**PROBLEM DETAILS:** All of the material below is to be repeated exactly.

**COLLECTED DATA:**
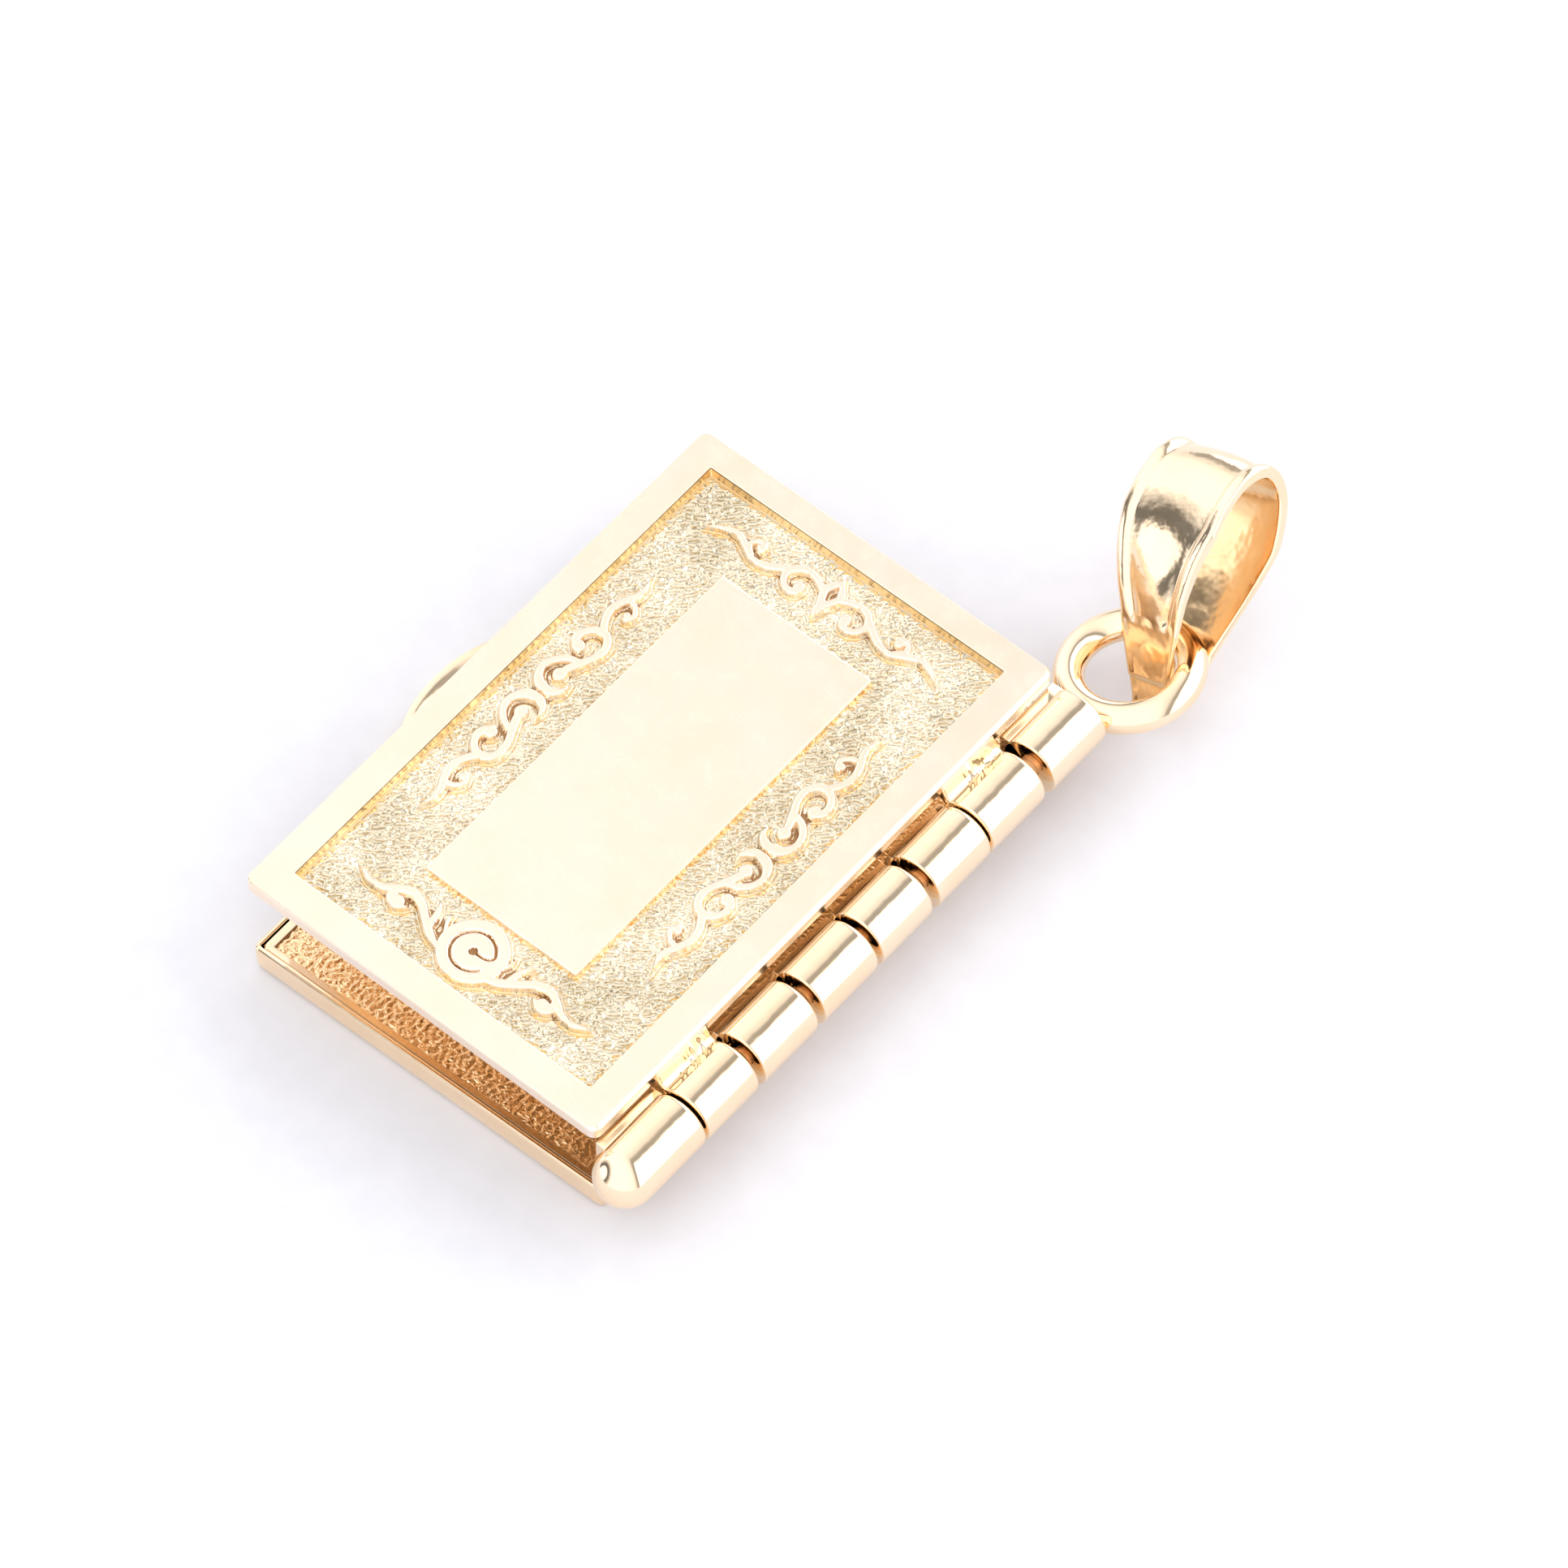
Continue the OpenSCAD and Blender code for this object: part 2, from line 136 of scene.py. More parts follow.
# Hinge
AXIS_X, AXIS_Z = 7.64, 2.5
BARREL_R = 0.95
PIN_R = 0.33
PIN_PLAY = 0.03
END_PLAY = 0.01
PIN_SEAT = 1.5
HEAD_END, DOME_Y = 9.97, -10.18
HEAD_EASE = [(0.0, 0.13), (0.012, 0.075), (0.045, 0.028), (0.11, 0.0), (0.15, 0.0)]
TAIL_EASE = [(0.09, 0.0), (0.06, 0.0), (0.02, 0.015), (0.0, 0.06)]
DENT_H, DENT_BLUR = 0.022, 1.3
GAP_Y = (7.39, 4.80, 2.32, -0.145, -2.735, -5.345, -7.71)
GAP_W = (0.36, 0.07, 0.28, 0.18, 0.26, 0.24, 0.09)

# Ring
RING_C = (7.6, 12.2, 2.13)
RING_R = 1.79
WIRE_R = 0.48
RING_TILT = math.radians(9)

# Bail
BAIL_C = (8.296, 12.364, 1.1)
BAIL_TURN = (-118.35, -35.69, 107.63)
BAIL_W = 3.6
BAIL_TIP_W = 1.35
BAIL_FULL = 5.2
TIP_END = (1.95, 2.3)
TIP_STEP, TIP_STEP_X, TIP_STEP_RUN = 0.05, 0.5, 0.07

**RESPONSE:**
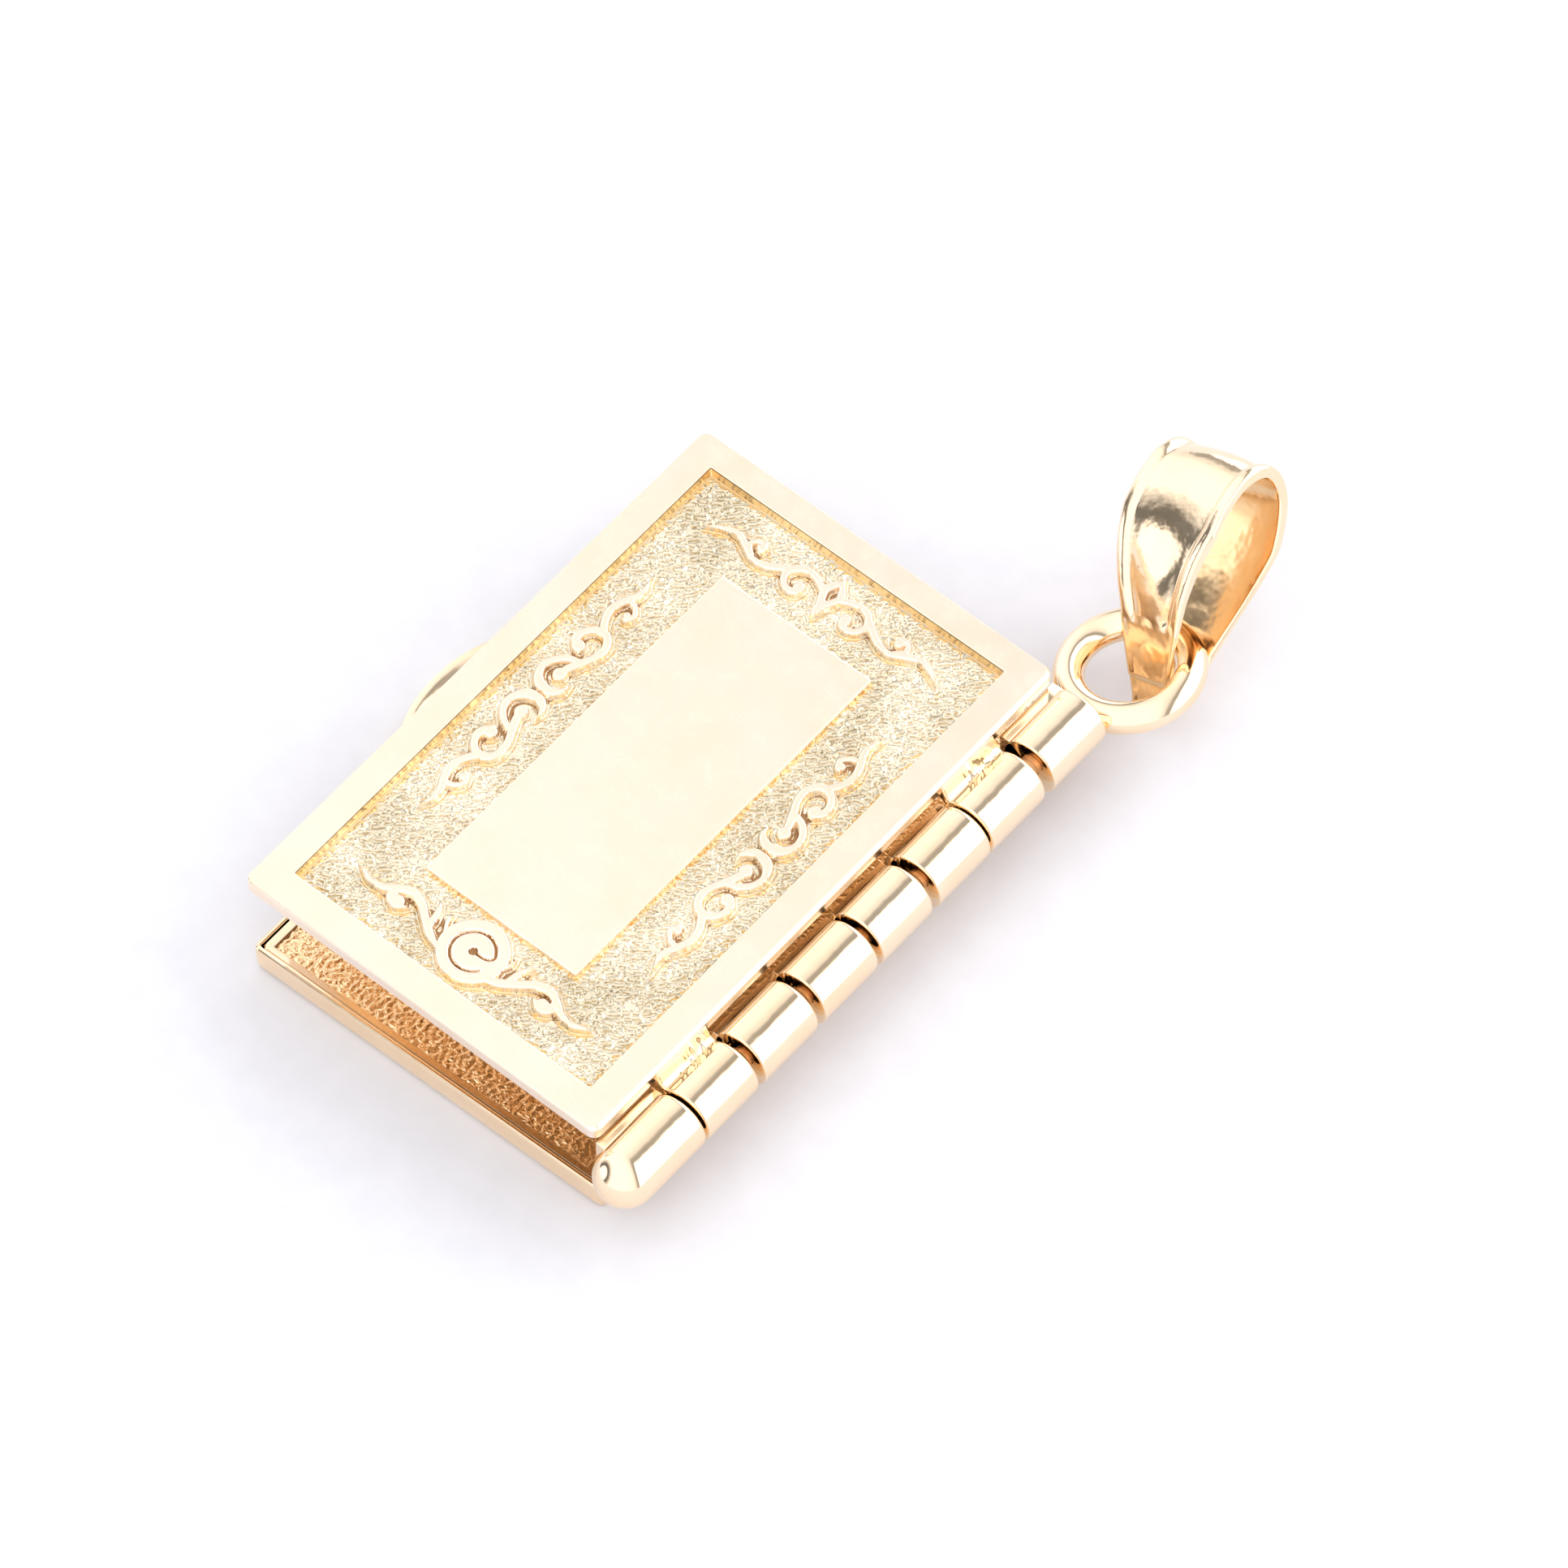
Continue the OpenSCAD and Blender code for this object: part 2, from line 136 of scene.py. More parts follow.
# Hinge
AXIS_X, AXIS_Z = 7.64, 2.5
BARREL_R = 0.95
PIN_R = 0.33
PIN_PLAY = 0.03
END_PLAY = 0.01
PIN_SEAT = 1.5
HEAD_END, DOME_Y = 9.97, -10.18
HEAD_EASE = [(0.0, 0.13), (0.012, 0.075), (0.045, 0.028), (0.11, 0.0), (0.15, 0.0)]
TAIL_EASE = [(0.09, 0.0), (0.06, 0.0), (0.02, 0.015), (0.0, 0.06)]
DENT_H, DENT_BLUR = 0.022, 1.3
GAP_Y = (7.39, 4.80, 2.32, -0.145, -2.735, -5.345, -7.71)
GAP_W = (0.36, 0.07, 0.28, 0.18, 0.26, 0.24, 0.09)

# Ring
RING_C = (7.6, 12.2, 2.13)
RING_R = 1.79
WIRE_R = 0.48
RING_TILT = math.radians(9)

# Bail
BAIL_C = (8.296, 12.364, 1.1)
BAIL_TURN = (-118.35, -35.69, 107.63)
BAIL_W = 3.6
BAIL_TIP_W = 1.35
BAIL_FULL = 5.2
TIP_END = (1.95, 2.3)
TIP_STEP, TIP_STEP_X, TIP_STEP_RUN = 0.05, 0.5, 0.07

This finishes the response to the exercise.